Eli surveyed several results that assert that various parameters of LTCs imply an exponentially vabishing rate. One such result refers to LTCs that are tested by a small set of possible constraints (which is only somewhat larger than the dimention of the dual code). Arthur advocated the study of testing continuous distributions, focusing on the case that they are actually discrete (i.e., assume a finite number of possible values). Krzysztof contrasted the query complexity of testing the edit distance of a given string (from a fixed string) to the corresponding problem for Ulam distance. Sofya presented an application of reconstruction procedures (as presented by Michael Saks in Session~2) to data privacy; specifically, if data privacy is maintained for functions of a certain type, then we may want to modify the given function to that class. I tried to call attention to a work with Dana Ron, highlighting several perspectives and questions that arise.

#### PANEL 3 (SUNDAY, Jan 10, 16:00-17:00)

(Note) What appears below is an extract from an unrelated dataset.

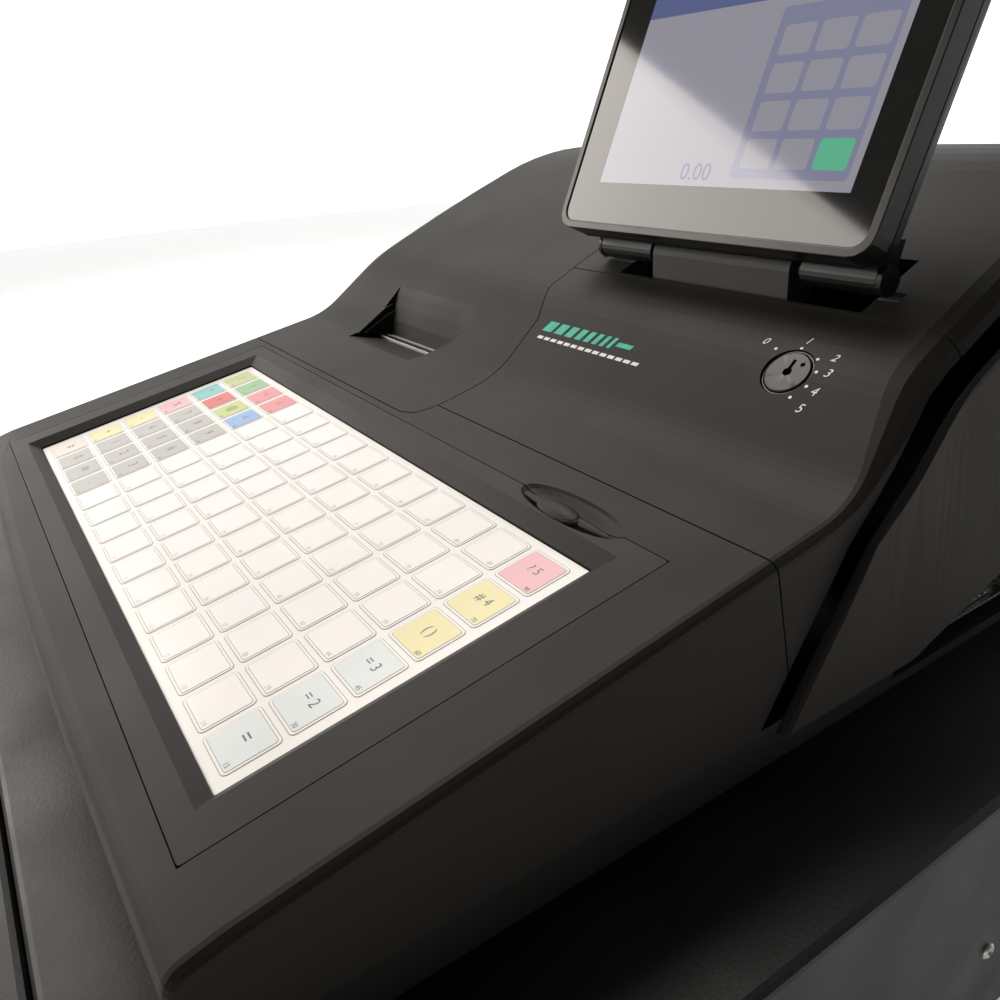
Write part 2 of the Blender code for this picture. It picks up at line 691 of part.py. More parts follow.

• Prahladh Harsha on decoding in the low-error regime
• Ron Rivest on possible applications of property testing to the security evaluation of hashing functions.
Prahladh mused on whether decoding in the low-error regime may find additional applications in property testing. Ron asked whether property testing techniques can be emplyed to the evaluation of the quality of various compression functions.